Kritik von Plattenfirmen und Filmindustrie schmetterte Schmitz stets mit dem Hinweis ab, dass die Seiten seines Mega-Imperiums urheberrechtlich geschütztes Material löschten, sobald Rechteinhaber das forderten. Im vergangenen Jahr inszenierte sich das einstige Schwergewicht der deutschen Dotcom-Branche sogar als Piratenjäger. In einer Email an den Internet-Bezahldienst Paypal wies Schmitz darauf hin, dass eine Reihe von anderen Filehostern Nutzer dafür bezahle, illegal Filme oder Musik hochzuladen. "Und zur Überweisung des Geldes an die Rechtsverletzer nutzen sie Paypal." Seine Firma sei bereit, mit allen "Partnern" über eine bessere Abstimmung zu verhandeln. Seine Firma nannte Schmitz vorbildlich: Eine spezielle Missbrauchs-Software entferne illegale Dateien sogar automatisch.
Aber auch dieses Ablenkungsmanöver zog nicht. Längst war der schillernde Schmitz ins Visier der US-Behörden geraten, denen die heimische Unterhaltungsindustrie im Nacken sitzt. Eben erst versuchten US-Politiker, ein neues Gesetz einzubringen, dass es ermöglichen würde, der Verletzung von Urheberrechten verdächtige Seiten zu sperren. Dagegen hatten sich Bürgerrechtler und Internetaktivisten, aber auch die Suchmaschine Google und das Netzlexikon Wikipedia stark gemacht.

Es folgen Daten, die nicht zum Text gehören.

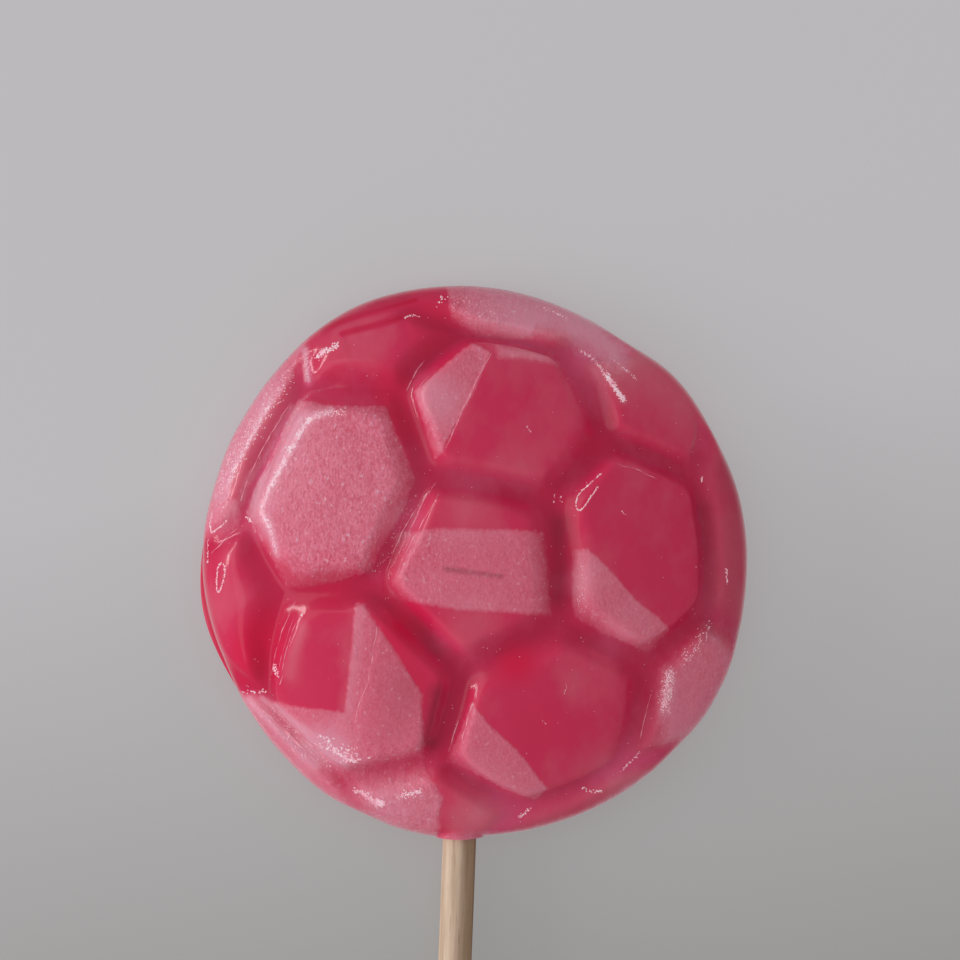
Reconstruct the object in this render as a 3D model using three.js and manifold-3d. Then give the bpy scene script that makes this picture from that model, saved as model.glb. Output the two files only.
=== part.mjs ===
// A boiled-sugar lollipop cast in a football mould, lying on its flat back.
//
// Millimetres. +Z points up out of the patterned face and the stick runs along -Y.
// The origin is on the flat back, in the middle of the round sweet.
//
// The sweet is a low dome on a short rim wall. The seams between the ball's
// panels are troughs cut into the dome; they meet in threes, at the corners of
// a truncated icosahedron seen from over one of its pentagons, and run out at
// the rim. The wooden stick is set in a blind hole in the rim, and a collar of
// sugar closes round it there.

import * as THREE from 'three';
import { mergeVertices } from 'three/addons/utils/BufferGeometryUtils.js';
import Module from 'manifold-3d';

// Sweet: overall form
const SWEET_RADIUS = 32.5;
const RIM_HEIGHT = 3.0; // height of the wall under the dome
const DOME_HEIGHT = 11.0; // from the top of the wall to the crown
const BACK_EDGE_RADIUS = 0.7;
const FLANGE_WIDTH = 0.8; // thin lip of sugar that ran out along part of the back
const FLANGE_HEIGHT = 0.9;
const FLANGE_AZIMUTH = 194; // degrees, middle of the lip
const FLANGE_HALF_SPAN = 20; // degrees

// The outline is a little out of round: [lobes, height in mm, azimuth in degrees]
const OUTLINE_LOBES = [
  [2, 0.31, -56.6],
  [3, 0.29, -5.3],
  [4, 0.09, 16.4],
  [5, 0.23, 41.7],
  [10, 0.08, 46.1],
];

// Ball pattern, laid over the dome
const BALL_RADIUS = 33.3;
const BALL_POLE = new THREE.Vector2(0.1, -1.1); // where the middle pentagon lies
const BALL_TURN = 46.1; // azimuth of the first pentagon of the ring, degrees
const PENTAGONS_ROUND = 5;
const RUN_OUT_RADIUS = 31.8; // the seams beside the ring pentagons end just inside the rim
const RUN_OUT_SPREAD = 13.5; // degrees to each side of the pentagon

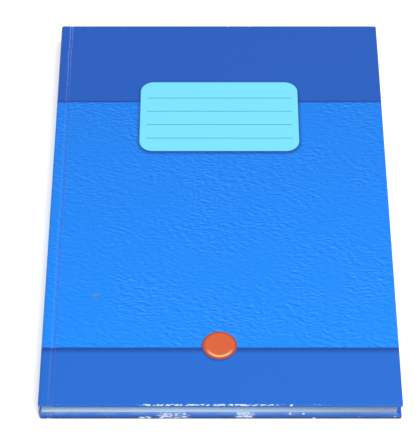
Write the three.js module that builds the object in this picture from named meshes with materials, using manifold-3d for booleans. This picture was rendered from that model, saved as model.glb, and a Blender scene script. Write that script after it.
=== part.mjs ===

Gebe es erst einmal eine Infrastruktur, mit der staatliche Stellen das Netz nach guten und bösen Seiten sortieren können, sei die Gefahr groß, dass wahllos gesperrt werde, hieß es.
Von internen Daten verraten
Der Versuch einer umfassenden Netzregulierung durch neue Gesetze scheiterte vorerst. Doch gegen Megaupload reichen auch die alten. Nach monatelangen Ermittlungen, bei denen es den Fahndern offenbar gelang, auch an interne Daten und Mails von Mega-Firmen heranzukommen, glauben die US-Behörden beweisen zu können, dass Megaupload nur versucht habe, sich einen legitimen Anschein zu geben. Dazu seien die Hitlisten der beliebtesten Download so manipuliert worden, dass illegales Material nicht auftauchte, obwohl es am häufigsten heruntergeladen wurde. Alle in der Firma, in der ein Grafiker eine Million im Jahr verdiente, hätten gewusst, was sie taten, so die US-Staatsanwälte. In einem internen Chat habe ein Mitarbeiter gescherzt "wir sind die Piraten von heute". Ein anderer antwortete: "Nein, wir sind keine Piraten, vermieten nur die Schiffe an sie."
Eine Haltung, die Schmitz’ Truppen Sympathien einbrachte. Erst vor kurzem hatten Stars wie Kanye West, Will.i.am und Alicia Keys mit einem "Megaupload-Song" beim Konkurrenten Youtube für Schmitz’ Portal geworben. Vergebens: Seit Freitagnacht sind alle Seiten abgeschaltet, Schmitz und drei weitere Manager sitzen in Haft. Der Vorwurf lautet auf Urheberrechtsverletzungen, die einen Schaden von einer halben Milliarde Dollar angerichtet haben solle. Ihnen drohen mindestens sechs Jahre Gefängnis.